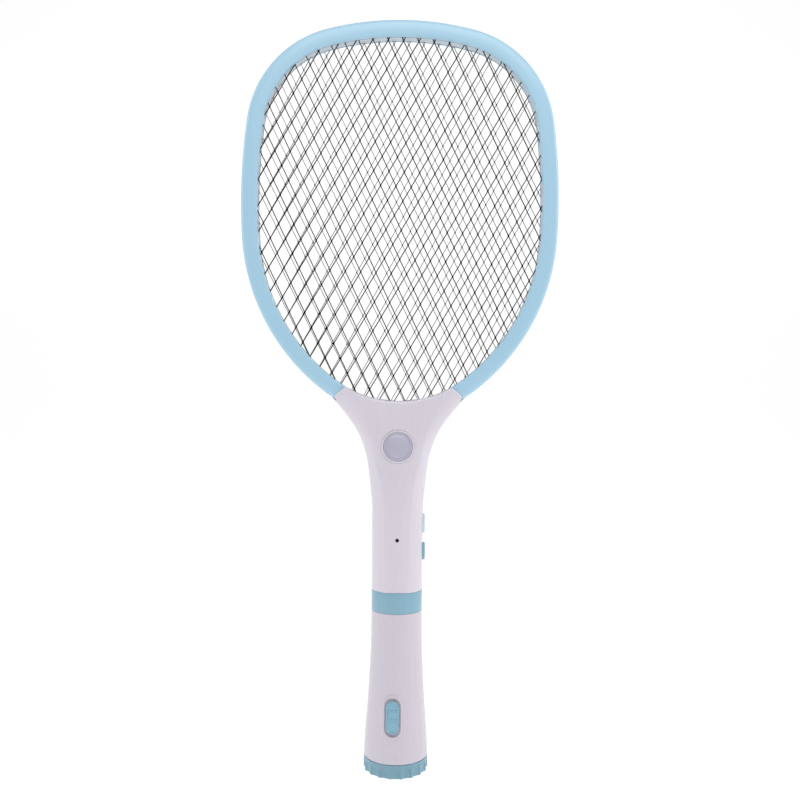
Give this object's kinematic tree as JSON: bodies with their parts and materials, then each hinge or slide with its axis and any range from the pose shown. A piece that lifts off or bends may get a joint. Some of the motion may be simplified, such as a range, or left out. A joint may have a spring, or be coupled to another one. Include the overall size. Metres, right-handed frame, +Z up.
{
  "type": "electric fly swatter",
  "caption": "Racket-shaped insect swatter: oval frame with two live nets, a flared handle with a neck light and side controls, and a pull-off torch as the lower grip.",
  "frame": {"origin": "centre of the tail cap's flat bottom face", "axes": "+Z up the handle to the head, -Y out of the front, +X to the side that carries the controls"},
  "size_m": [0.2044, 0.0414, 0.482],
  "materials": {
    "frame_blue": "smooth satin moulding, pale blue",
    "white_insulator": "plain moulded",
    "net_steel": "dark expanded metal",
    "screw_steel": "zinc plated",
    "handle_white": "smooth satin moulding, near white",
    "frosted_lens": "frosted",
    "clear_lens": "clear polished",
    "chromed_plastic": "bright vacuum plated",
    "circuit_board": "solder-masked laminate",
    "clear_lamp": "clear resin",
    "dark_lamp": "tinted resin",
    "ferrite": "sintered",
    "copper_winding": "enamelled wire",
    "capacitor_case": "dipped resin",
    "component_black": "moulded",
    "resistor_ceramic": "lacquered",
    "button_pale": "smooth moulded",
    "control_blue": "smooth moulded, mid blue",
    "contact_brass": "stamped",
    "lead_red": "insulated wire",
    "lead_black": "insulated wire",
    "head_grey": "moulded",
    "cell_wrap": "printed-free sleeve"
  },
  "bodies": {
    "torch": {"torch_body": "handle_white", "torch_switch_body": "component_black", "torch_collar": "control_blue", "torch_head": "head_grey", "torch_lens": "clear_lens", "torch_reflector": "chromed_plastic", "torch_led_board": "circuit_board", "torch_led": "clear_lamp", "torch_pins": "contact_brass", "battery_carrier": "component_black", "battery_cells": "cell_wrap", "carrier_contacts": "contact_brass", "torch_plate": "head_grey", "torch_leads": "lead_red"},
    "racket": {"front_ring": "frame_blue", "rear_ring": "frame_blue", "net_spacer": "white_insulator", "front_net": "net_steel", "rear_net": "net_steel", "ring_screws": "screw_steel", "front_handle_shell": "handle_white", "rear_handle_shell": "handle_white", "handle_screws": "screw_steel", "light_bezel": "handle_white", "light_lens": "frosted_lens", "light_reflector": "chromed_plastic", "light_board": "circuit_board", "light_leds": "clear_lamp", "main_board": "circuit_board", "transformer_core": "ferrite", "transformer_winding": "copper_winding", "capacitors": "capacitor_case", "diodes": "component_black", "resistors": "resistor_ceramic", "transistor": "component_black", "indicator_led": "dark_lamp", "button_switch": "component_black", "power_switch_body": "component_black", "dock_plate": "white_insulator", "dock_contacts": "contact_brass", "front_net_lead": "lead_red", "rear_net_lead": "lead_black"},
    "button": {"push_button": "button_pale"},
    "power_switch": {"power_slider": "control_blue"},
    "torch_switch": {"torch_slider": "control_blue"},
    "tail_contact": {"tail_spring": "screw_steel", "tail_contact": "contact_brass"},
    "tail_cap": {"tail_cap": "control_blue"}
  },
  "joints": [
    {"name": "racket_lift", "type": "slide", "parent": "torch", "child": "racket", "axis": [0, 0, 1], "range_m": [0, 0.03]},
    {"name": "zap_button_press", "type": "slide", "parent": "racket", "child": "button", "axis": [-1, 0, 0], "range_m": [0, 0.001], "stiffness_N_per_m": 900, "springref_m": -0.0004},
    {"name": "power_switch_slide", "type": "slide", "parent": "racket", "child": "power_switch", "axis": [0, 0, 1], "range_m": [0, 0.003]},
    {"name": "torch_switch_slide", "type": "slide", "parent": "torch", "child": "torch_switch", "axis": [0.0077, 0.0676, 0.9977], "range_m": [-0.0015, 0.0015]},
    {"name": "tail_cap_travel", "type": "slide", "parent": "torch", "child": "tail_contact", "axis": [0, 0, -1], "range_m": [0, 0.004]},
    {"name": "tail_cap_turn", "type": "hinge", "parent": "tail_contact", "child": "tail_cap", "pos_m": [0, 0, 0], "axis": [0, 0, -1], "range_deg": [0, 720]}
  ],
  "couplings": [
    {"joint": "tail_cap_turn", "follows": "tail_cap_travel", "rad_per_m": 3141.6}
  ]
}
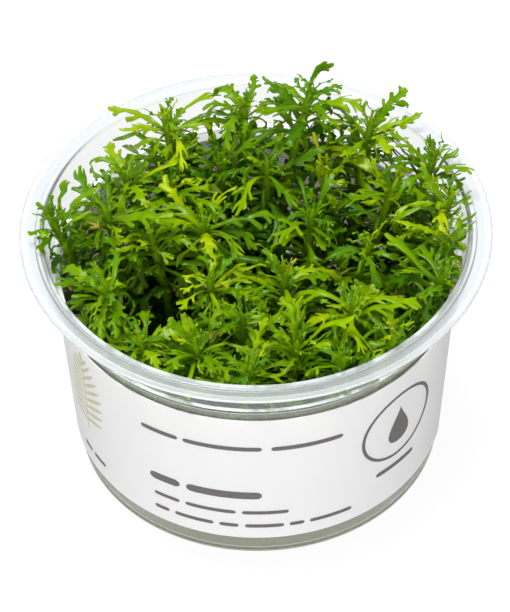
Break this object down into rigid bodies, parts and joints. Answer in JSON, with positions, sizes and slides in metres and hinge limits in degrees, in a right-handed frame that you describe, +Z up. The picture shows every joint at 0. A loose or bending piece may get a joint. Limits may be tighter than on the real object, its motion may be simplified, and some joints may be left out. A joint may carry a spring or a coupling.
{
  "type": "tissue culture giant ambulia",
  "caption": "Round clear culture cup with a flat sealing flange and a paper band, holding a gel pad and a dense cushion of rooted giant ambulia shoots with lobed leaves in whorls.",
  "frame": {"origin": "centre of the cup's foot ring, on the surface it stands on", "axes": "+Z up along the cup's axis, -Y towards the front of the printed band, whose open gap faces +X"},
  "size_m": [0.075, 0.075, 0.0553],
  "materials": {
    "clear_polypropylene": "thin clear moulded polypropylene, glossy, see-through with a slight haze",
    "label_paper": "white coated label paper, satin, printed in grey",
    "nutrient_gel": "wet translucent grey-green agar gel",
    "shoot_green": "living leaf and stem, fresh green, waxy with soft gloss and light passing through the thin lobes"
  },
  "bodies": {
    "root": {"tub": "clear_polypropylene", "label": "label_paper", "gel": "nutrient_gel", "shoot_01": "shoot_green", "shoot_02": "shoot_green", "shoot_03": "shoot_green", "shoot_04": "shoot_green", "shoot_05": "shoot_green", "shoot_06": "shoot_green", "shoot_07": "shoot_green", "shoot_08": "shoot_green", "shoot_09": "shoot_green", "shoot_10": "shoot_green", "shoot_11": "shoot_green", "shoot_12": "shoot_green", "shoot_13": "shoot_green", "shoot_14": "shoot_green", "shoot_15": "shoot_green", "shoot_16": "shoot_green", "shoot_17": "shoot_green", "shoot_18": "shoot_green", "shoot_19": "shoot_green", "shoot_20": "shoot_green", "shoot_21": "shoot_green", "shoot_22": "shoot_green", "shoot_23": "shoot_green", "shoot_24": "shoot_green", "shoot_25": "shoot_green", "shoot_26": "shoot_green", "shoot_27": "shoot_green", "shoot_28": "shoot_green", "shoot_29": "shoot_green", "shoot_30": "shoot_green", "shoot_31": "shoot_green"}
  },
  "joints": []
}
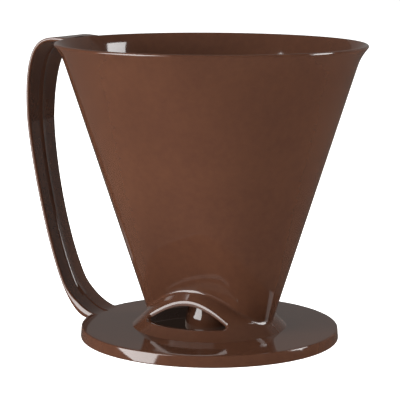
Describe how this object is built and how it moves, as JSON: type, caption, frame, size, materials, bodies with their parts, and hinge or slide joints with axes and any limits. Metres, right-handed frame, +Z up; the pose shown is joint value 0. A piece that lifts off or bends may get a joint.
□ □ □ □ □
* _THE REQUEST_
Please reproduce each line exactly as written.

* _CORRECT RESPONSE_
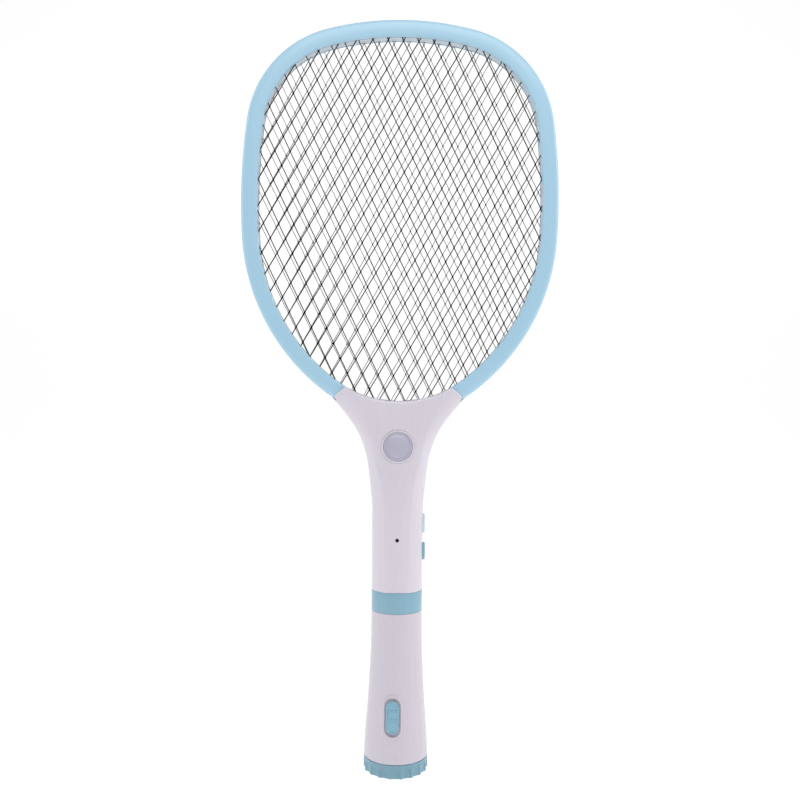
Give this object's kinematic tree as JSON: bodies with their parts and materials, then each hinge or slide with its axis and any range from the pose shown. A piece that lifts off or bends may get a joint. Some of the motion may be simplified, such as a range, or left out. A joint may have a spring, or be coupled to another one. Include the overall size. Metres, right-handed frame, +Z up.
{
  "type": "electric fly swatter",
  "caption": "Racket-shaped insect swatter: oval frame with two live nets, a flared handle with a neck light and side controls, and a pull-off torch as the lower grip.",
  "frame": {"origin": "centre of the tail cap's flat bottom face", "axes": "+Z up the handle to the head, -Y out of the front, +X to the side that carries the controls"},
  "size_m": [0.2044, 0.0414, 0.482],
  "materials": {
    "frame_blue": "smooth satin moulding, pale blue",
    "white_insulator": "plain moulded",
    "net_steel": "dark expanded metal",
    "screw_steel": "zinc plated",
    "handle_white": "smooth satin moulding, near white",
    "frosted_lens": "frosted",
    "clear_lens": "clear polished",
    "chromed_plastic": "bright vacuum plated",
    "circuit_board": "solder-masked laminate",
    "clear_lamp": "clear resin",
    "dark_lamp": "tinted resin",
    "ferrite": "sintered",
    "copper_winding": "enamelled wire",
    "capacitor_case": "dipped resin",
    "component_black": "moulded",
    "resistor_ceramic": "lacquered",
    "button_pale": "smooth moulded",
    "control_blue": "smooth moulded, mid blue",
    "contact_brass": "stamped",
    "lead_red": "insulated wire",
    "lead_black": "insulated wire",
    "head_grey": "moulded",
    "cell_wrap": "printed-free sleeve"
  },
  "bodies": {
    "torch": {"torch_body": "handle_white", "torch_switch_body": "component_black", "torch_collar": "control_blue", "torch_head": "head_grey", "torch_lens": "clear_lens", "torch_reflector": "chromed_plastic", "torch_led_board": "circuit_board", "torch_led": "clear_lamp", "torch_pins": "contact_brass", "battery_carrier": "component_black", "battery_cells": "cell_wrap", "carrier_contacts": "contact_brass", "torch_plate": "head_grey", "torch_leads": "lead_red"},
    "racket": {"front_ring": "frame_blue", "rear_ring": "frame_blue", "net_spacer": "white_insulator", "front_net": "net_steel", "rear_net": "net_steel", "ring_screws": "screw_steel", "front_handle_shell": "handle_white", "rear_handle_shell": "handle_white", "handle_screws": "screw_steel", "light_bezel": "handle_white", "light_lens": "frosted_lens", "light_reflector": "chromed_plastic", "light_board": "circuit_board", "light_leds": "clear_lamp", "main_board": "circuit_board", "transformer_core": "ferrite", "transformer_winding": "copper_winding", "capacitors": "capacitor_case", "diodes": "component_black", "resistors": "resistor_ceramic", "transistor": "component_black", "indicator_led": "dark_lamp", "button_switch": "component_black", "power_switch_body": "component_black", "dock_plate": "white_insulator", "dock_contacts": "contact_brass", "front_net_lead": "lead_red", "rear_net_lead": "lead_black"},
    "button": {"push_button": "button_pale"},
    "power_switch": {"power_slider": "control_blue"},
    "torch_switch": {"torch_slider": "control_blue"},
    "tail_contact": {"tail_spring": "screw_steel", "tail_contact": "contact_brass"},
    "tail_cap": {"tail_cap": "control_blue"}
  },
  "joints": [
    {"name": "racket_lift", "type": "slide", "parent": "torch", "child": "racket", "axis": [0, 0, 1], "range_m": [0, 0.03]},
    {"name": "zap_button_press", "type": "slide", "parent": "racket", "child": "button", "axis": [-1, 0, 0], "range_m": [0, 0.001], "stiffness_N_per_m": 900, "springref_m": -0.0004},
    {"name": "power_switch_slide", "type": "slide", "parent": "racket", "child": "power_switch", "axis": [0, 0, 1], "range_m": [0, 0.003]},
    {"name": "torch_switch_slide", "type": "slide", "parent": "torch", "child": "torch_switch", "axis": [0.0077, 0.0676, 0.9977], "range_m": [-0.0015, 0.0015]},
    {"name": "tail_cap_travel", "type": "slide", "parent": "torch", "child": "tail_contact", "axis": [0, 0, -1], "range_m": [0, 0.004]},
    {"name": "tail_cap_turn", "type": "hinge", "parent": "tail_contact", "child": "tail_cap", "pos_m": [0, 0, 0], "axis": [0, 0, -1], "range_deg": [0, 720]}
  ],
  "couplings": [
    {"joint": "tail_cap_turn", "follows": "tail_cap_travel", "rad_per_m": 3141.6}
  ]
}
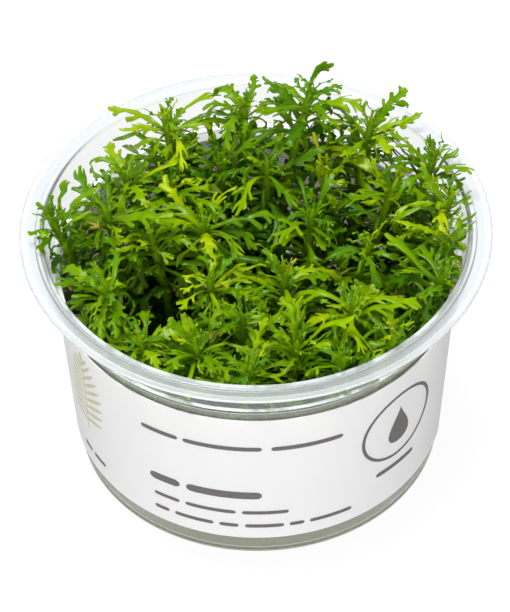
Break this object down into rigid bodies, parts and joints. Answer in JSON, with positions, sizes and slides in metres and hinge limits in degrees, in a right-handed frame that you describe, +Z up. The picture shows every joint at 0. A loose or bending piece may get a joint. Limits may be tighter than on the real object, its motion may be simplified, and some joints may be left out. A joint may carry a spring or a coupling.
{
  "type": "tissue culture giant ambulia",
  "caption": "Round clear culture cup with a flat sealing flange and a paper band, holding a gel pad and a dense cushion of rooted giant ambulia shoots with lobed leaves in whorls.",
  "frame": {"origin": "centre of the cup's foot ring, on the surface it stands on", "axes": "+Z up along the cup's axis, -Y towards the front of the printed band, whose open gap faces +X"},
  "size_m": [0.075, 0.075, 0.0553],
  "materials": {
    "clear_polypropylene": "thin clear moulded polypropylene, glossy, see-through with a slight haze",
    "label_paper": "white coated label paper, satin, printed in grey",
    "nutrient_gel": "wet translucent grey-green agar gel",
    "shoot_green": "living leaf and stem, fresh green, waxy with soft gloss and light passing through the thin lobes"
  },
  "bodies": {
    "root": {"tub": "clear_polypropylene", "label": "label_paper", "gel": "nutrient_gel", "shoot_01": "shoot_green", "shoot_02": "shoot_green", "shoot_03": "shoot_green", "shoot_04": "shoot_green", "shoot_05": "shoot_green", "shoot_06": "shoot_green", "shoot_07": "shoot_green", "shoot_08": "shoot_green", "shoot_09": "shoot_green", "shoot_10": "shoot_green", "shoot_11": "shoot_green", "shoot_12": "shoot_green", "shoot_13": "shoot_green", "shoot_14": "shoot_green", "shoot_15": "shoot_green", "shoot_16": "shoot_green", "shoot_17": "shoot_green", "shoot_18": "shoot_green", "shoot_19": "shoot_green", "shoot_20": "shoot_green", "shoot_21": "shoot_green", "shoot_22": "shoot_green", "shoot_23": "shoot_green", "shoot_24": "shoot_green", "shoot_25": "shoot_green", "shoot_26": "shoot_green", "shoot_27": "shoot_green", "shoot_28": "shoot_green", "shoot_29": "shoot_green", "shoot_30": "shoot_green", "shoot_31": "shoot_green"}
  },
  "joints": []
}
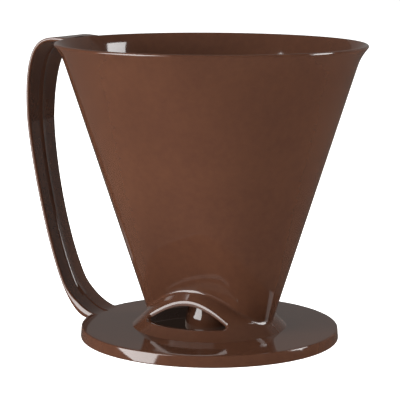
Describe how this object is built and how it moves, as JSON: type, caption, frame, size, materials, bodies with their parts, and hinge or slide joints with axes and any limits. Metres, right-handed frame, +Z up; the pose shown is joint value 0. A piece that lifts off or bends may get a joint.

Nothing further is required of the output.